### What is needed
Check every line of the entries that follow, and copy the ones containing "model".
==== Data for this task ====
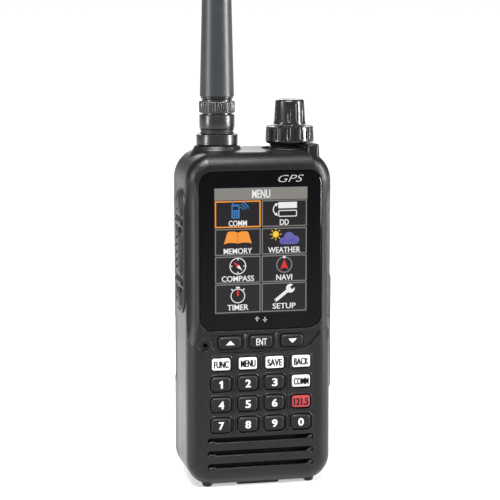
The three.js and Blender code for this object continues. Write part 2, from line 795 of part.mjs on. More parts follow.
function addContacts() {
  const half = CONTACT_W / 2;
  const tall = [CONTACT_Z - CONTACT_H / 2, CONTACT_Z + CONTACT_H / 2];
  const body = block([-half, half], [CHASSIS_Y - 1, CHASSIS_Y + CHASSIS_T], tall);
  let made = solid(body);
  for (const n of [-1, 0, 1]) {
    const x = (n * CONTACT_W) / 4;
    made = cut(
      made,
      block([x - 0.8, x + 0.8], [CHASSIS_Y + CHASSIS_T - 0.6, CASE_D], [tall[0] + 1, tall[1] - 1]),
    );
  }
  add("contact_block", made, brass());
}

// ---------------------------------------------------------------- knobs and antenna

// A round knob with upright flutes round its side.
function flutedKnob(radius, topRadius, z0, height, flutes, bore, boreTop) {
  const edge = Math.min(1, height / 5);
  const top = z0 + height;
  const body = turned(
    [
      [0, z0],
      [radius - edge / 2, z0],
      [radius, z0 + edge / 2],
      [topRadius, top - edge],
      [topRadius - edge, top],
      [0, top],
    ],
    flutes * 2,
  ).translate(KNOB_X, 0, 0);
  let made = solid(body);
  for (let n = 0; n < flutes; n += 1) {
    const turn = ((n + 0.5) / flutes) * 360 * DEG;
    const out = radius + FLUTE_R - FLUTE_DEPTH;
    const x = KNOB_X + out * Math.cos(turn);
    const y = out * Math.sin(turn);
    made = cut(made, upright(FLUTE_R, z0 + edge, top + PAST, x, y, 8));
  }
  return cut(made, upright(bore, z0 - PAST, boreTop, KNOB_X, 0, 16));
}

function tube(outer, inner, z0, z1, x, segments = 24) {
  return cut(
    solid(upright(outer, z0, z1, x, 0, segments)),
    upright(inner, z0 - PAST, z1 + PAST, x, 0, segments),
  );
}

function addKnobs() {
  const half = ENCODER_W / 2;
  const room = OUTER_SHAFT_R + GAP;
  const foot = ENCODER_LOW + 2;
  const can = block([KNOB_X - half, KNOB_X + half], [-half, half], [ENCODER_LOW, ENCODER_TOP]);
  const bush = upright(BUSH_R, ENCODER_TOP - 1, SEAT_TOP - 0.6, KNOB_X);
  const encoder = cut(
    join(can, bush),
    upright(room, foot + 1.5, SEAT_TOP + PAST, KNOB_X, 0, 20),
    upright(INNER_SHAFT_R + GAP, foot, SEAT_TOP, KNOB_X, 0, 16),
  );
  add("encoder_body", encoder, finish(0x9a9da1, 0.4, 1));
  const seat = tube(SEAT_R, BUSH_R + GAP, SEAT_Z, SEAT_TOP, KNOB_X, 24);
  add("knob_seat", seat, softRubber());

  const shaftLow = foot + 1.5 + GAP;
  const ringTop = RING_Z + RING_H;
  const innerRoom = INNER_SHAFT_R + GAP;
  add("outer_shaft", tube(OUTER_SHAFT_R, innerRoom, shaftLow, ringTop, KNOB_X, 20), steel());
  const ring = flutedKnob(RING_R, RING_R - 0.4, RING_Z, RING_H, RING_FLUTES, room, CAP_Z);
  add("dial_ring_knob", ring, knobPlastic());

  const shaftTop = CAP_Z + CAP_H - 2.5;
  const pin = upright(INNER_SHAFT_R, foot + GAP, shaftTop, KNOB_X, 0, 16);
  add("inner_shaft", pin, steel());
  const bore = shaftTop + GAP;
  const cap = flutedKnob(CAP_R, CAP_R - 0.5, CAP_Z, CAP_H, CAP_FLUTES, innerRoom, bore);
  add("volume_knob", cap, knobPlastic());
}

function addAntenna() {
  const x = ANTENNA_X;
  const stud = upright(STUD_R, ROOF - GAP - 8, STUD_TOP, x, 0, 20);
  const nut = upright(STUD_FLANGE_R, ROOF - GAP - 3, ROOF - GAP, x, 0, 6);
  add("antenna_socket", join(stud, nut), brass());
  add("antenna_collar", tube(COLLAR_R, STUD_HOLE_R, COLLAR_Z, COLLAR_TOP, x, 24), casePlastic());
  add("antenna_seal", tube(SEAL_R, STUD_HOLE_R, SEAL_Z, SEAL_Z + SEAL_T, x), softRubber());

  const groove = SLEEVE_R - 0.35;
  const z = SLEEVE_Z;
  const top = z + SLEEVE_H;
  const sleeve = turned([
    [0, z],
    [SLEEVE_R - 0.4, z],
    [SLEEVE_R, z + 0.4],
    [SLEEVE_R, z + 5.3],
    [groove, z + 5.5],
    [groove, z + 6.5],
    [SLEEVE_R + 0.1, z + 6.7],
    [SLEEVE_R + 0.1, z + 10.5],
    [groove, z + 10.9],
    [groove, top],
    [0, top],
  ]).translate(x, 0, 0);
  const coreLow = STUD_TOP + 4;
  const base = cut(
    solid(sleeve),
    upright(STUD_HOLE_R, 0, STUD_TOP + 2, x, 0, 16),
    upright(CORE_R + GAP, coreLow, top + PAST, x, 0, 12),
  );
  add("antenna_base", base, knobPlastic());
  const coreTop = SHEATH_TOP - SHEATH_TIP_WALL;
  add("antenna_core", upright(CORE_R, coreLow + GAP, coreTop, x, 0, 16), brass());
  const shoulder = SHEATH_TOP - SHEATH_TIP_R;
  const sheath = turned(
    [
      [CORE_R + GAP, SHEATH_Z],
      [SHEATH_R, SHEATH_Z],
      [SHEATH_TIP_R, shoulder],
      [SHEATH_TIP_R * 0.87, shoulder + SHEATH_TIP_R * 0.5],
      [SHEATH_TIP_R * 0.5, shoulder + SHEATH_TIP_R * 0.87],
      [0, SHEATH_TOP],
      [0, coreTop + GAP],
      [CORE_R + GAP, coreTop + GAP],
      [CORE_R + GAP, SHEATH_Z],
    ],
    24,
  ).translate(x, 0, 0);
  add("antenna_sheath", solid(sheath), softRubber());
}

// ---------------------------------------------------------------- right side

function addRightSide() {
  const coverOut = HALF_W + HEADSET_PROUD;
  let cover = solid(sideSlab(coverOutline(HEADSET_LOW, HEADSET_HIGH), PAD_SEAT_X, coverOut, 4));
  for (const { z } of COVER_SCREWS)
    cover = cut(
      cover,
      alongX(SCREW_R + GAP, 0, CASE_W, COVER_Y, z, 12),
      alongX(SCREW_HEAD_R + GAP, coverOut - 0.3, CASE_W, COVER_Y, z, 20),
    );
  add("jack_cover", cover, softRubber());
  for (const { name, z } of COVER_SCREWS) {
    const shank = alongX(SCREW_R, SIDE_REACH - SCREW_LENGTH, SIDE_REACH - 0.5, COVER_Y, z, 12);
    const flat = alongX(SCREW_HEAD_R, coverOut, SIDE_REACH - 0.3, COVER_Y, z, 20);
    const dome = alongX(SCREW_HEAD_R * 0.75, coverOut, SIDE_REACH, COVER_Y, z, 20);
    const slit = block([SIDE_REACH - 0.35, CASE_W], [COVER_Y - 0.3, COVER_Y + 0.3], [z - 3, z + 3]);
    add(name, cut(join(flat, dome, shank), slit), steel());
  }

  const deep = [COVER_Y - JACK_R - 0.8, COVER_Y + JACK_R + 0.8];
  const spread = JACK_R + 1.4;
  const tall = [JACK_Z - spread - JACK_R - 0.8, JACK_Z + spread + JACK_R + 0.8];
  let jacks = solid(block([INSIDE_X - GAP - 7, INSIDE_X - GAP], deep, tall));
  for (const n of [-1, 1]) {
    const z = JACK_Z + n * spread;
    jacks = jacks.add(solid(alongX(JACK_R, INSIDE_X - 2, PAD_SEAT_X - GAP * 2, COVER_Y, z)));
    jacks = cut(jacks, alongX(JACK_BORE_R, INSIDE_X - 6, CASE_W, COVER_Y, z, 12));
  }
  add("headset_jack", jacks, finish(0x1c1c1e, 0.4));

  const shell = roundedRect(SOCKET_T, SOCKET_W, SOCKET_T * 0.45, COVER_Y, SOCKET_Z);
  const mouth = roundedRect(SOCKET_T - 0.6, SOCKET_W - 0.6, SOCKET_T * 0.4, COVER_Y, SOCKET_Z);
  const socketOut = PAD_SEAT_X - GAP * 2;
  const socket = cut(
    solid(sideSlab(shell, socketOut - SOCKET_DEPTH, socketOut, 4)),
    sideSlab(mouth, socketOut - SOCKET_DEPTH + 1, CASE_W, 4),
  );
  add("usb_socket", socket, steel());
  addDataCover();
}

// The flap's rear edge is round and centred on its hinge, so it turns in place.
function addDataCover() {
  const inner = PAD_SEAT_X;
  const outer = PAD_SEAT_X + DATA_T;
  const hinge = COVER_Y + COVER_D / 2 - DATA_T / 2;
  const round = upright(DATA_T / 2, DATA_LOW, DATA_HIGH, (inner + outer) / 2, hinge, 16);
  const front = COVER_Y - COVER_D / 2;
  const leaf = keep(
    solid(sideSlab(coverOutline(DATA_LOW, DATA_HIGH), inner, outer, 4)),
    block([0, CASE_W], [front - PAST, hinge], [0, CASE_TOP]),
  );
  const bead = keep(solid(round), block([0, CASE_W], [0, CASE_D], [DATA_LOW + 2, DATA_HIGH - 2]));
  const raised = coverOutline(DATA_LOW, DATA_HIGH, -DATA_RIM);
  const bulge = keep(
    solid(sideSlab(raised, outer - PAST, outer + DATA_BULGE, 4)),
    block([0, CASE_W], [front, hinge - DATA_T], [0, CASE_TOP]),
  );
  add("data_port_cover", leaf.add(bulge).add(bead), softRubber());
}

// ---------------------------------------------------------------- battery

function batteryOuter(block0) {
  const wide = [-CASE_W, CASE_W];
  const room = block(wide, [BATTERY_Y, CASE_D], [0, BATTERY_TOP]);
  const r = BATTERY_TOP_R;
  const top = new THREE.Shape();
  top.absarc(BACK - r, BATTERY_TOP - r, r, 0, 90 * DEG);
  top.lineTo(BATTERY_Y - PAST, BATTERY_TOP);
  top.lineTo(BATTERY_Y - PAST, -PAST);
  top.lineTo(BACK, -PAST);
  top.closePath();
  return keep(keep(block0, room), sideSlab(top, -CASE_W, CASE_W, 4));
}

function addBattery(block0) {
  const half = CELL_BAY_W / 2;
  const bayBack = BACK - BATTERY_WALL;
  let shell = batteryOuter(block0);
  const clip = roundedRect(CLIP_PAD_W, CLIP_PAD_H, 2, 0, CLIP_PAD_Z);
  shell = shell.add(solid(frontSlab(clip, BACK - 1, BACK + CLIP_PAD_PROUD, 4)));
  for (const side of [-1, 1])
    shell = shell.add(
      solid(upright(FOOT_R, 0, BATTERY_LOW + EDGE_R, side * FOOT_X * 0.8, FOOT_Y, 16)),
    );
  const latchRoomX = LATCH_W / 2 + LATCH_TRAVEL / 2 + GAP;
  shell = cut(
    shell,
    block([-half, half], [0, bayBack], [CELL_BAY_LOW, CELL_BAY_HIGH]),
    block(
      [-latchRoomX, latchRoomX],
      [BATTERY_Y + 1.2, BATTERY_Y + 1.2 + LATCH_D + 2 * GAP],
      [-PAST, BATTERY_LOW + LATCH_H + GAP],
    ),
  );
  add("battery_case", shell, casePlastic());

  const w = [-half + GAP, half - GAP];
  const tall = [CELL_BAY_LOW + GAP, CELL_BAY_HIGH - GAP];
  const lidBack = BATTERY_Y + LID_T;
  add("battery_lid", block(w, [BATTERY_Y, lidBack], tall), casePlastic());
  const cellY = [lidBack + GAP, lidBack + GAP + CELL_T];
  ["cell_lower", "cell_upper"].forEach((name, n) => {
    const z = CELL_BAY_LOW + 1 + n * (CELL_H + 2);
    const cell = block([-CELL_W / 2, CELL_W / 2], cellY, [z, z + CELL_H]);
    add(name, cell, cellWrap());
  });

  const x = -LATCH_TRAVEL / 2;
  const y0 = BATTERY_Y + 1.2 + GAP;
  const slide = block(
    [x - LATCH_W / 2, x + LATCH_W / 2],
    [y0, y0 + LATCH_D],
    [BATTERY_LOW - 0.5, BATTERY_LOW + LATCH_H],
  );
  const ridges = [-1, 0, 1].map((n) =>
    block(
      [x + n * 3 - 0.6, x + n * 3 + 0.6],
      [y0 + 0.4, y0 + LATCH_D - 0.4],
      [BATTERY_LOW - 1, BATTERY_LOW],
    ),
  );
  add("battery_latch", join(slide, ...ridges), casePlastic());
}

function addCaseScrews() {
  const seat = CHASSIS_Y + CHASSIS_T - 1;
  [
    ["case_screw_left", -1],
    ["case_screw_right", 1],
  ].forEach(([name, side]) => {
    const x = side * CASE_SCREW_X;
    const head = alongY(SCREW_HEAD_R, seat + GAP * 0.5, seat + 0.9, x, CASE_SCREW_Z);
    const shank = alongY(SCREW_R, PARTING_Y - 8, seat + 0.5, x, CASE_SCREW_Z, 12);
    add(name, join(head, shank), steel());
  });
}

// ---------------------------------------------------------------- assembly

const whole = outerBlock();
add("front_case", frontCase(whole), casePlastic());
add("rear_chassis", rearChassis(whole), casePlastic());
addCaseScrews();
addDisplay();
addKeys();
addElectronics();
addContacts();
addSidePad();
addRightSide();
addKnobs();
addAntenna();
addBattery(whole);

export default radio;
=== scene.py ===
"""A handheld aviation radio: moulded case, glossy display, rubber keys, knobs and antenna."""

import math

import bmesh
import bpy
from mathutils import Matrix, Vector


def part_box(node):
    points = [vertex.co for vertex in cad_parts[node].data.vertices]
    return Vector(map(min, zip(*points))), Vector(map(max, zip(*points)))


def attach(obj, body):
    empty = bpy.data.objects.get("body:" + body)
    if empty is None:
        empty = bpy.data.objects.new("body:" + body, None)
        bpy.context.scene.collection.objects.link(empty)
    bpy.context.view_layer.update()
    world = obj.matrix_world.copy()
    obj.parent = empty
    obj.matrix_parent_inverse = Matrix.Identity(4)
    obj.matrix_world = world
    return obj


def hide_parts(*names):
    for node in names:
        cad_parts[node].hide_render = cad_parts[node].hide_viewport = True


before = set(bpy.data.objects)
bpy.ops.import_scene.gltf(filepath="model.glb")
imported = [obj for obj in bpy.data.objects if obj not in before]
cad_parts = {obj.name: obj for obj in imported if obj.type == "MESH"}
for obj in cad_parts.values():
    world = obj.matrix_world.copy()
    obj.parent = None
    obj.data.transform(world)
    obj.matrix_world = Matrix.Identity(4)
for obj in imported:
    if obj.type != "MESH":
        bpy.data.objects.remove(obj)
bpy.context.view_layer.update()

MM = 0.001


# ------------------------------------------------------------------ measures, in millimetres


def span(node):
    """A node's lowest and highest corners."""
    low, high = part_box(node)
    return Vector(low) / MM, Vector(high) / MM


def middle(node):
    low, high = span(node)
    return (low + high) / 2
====
==== Data for this task ====
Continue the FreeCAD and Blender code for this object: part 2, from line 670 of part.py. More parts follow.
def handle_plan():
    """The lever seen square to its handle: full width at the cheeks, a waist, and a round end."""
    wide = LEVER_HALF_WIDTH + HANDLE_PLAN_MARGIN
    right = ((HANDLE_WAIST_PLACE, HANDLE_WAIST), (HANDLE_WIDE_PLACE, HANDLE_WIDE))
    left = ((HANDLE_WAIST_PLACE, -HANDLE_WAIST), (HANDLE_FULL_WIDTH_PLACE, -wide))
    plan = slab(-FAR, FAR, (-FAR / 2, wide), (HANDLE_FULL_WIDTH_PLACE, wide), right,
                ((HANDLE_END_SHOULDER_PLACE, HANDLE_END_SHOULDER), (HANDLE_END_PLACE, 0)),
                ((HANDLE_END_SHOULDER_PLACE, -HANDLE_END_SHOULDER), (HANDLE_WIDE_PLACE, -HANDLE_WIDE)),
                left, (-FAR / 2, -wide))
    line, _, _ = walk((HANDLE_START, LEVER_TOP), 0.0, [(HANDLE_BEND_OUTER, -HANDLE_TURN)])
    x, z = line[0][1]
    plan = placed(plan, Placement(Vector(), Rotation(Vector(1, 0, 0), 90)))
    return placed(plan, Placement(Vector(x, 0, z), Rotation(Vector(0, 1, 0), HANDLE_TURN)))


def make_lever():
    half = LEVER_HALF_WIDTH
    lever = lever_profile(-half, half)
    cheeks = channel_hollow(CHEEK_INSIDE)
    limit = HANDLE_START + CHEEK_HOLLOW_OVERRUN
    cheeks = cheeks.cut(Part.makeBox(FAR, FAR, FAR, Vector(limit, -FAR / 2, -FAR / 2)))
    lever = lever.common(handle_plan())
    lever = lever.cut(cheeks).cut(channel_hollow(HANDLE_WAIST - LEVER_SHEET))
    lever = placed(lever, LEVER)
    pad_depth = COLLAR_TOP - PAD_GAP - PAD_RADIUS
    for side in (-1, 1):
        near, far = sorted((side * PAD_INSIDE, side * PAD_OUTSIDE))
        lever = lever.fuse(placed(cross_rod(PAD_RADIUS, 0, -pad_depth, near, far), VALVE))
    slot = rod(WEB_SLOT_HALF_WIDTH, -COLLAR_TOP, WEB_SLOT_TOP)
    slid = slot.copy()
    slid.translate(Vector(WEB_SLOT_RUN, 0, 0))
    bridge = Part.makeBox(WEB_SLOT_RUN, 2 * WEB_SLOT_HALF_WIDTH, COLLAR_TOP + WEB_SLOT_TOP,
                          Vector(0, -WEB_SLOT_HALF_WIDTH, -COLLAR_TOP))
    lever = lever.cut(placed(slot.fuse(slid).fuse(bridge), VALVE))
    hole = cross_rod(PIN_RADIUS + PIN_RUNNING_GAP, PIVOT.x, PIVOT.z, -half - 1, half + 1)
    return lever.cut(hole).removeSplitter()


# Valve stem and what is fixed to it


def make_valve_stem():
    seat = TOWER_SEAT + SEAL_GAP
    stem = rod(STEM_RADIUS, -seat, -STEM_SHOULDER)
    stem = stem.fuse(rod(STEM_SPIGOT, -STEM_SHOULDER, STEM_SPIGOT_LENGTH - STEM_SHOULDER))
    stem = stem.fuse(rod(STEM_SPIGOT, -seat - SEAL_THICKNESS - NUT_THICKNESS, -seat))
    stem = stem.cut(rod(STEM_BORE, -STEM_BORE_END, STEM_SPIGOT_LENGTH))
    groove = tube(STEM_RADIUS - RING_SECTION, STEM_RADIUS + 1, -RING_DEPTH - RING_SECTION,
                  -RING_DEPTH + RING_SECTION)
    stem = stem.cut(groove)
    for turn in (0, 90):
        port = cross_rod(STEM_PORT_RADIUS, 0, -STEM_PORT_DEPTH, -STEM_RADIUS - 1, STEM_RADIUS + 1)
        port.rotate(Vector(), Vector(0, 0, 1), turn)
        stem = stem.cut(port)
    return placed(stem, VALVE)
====
==== Data for this task ====
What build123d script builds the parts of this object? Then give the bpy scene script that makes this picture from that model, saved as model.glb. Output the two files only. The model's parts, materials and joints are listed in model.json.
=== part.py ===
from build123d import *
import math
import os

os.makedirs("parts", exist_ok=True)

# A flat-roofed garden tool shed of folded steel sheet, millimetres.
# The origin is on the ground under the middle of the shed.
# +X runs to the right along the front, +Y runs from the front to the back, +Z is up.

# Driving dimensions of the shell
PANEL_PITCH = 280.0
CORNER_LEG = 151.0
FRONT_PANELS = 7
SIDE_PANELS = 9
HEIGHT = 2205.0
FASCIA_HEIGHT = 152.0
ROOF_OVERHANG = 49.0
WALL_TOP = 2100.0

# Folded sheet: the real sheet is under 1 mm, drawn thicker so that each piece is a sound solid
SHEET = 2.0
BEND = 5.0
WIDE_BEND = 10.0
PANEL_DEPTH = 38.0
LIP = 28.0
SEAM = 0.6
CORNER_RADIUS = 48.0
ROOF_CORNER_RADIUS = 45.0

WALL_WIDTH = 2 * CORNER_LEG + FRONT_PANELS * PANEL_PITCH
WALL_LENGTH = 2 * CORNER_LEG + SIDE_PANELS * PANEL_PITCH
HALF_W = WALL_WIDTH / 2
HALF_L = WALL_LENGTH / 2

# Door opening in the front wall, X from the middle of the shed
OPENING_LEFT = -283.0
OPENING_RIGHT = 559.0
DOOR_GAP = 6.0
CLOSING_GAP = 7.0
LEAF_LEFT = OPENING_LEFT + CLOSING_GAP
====
### Solution to this exercise
bpy.ops.import_scene.gltf(filepath="model.glb")
What build123d script builds the parts of this object? Then give the bpy scene script that makes this picture from that model, saved as model.glb. Output the two files only. The model's parts, materials and joints are listed in model.json.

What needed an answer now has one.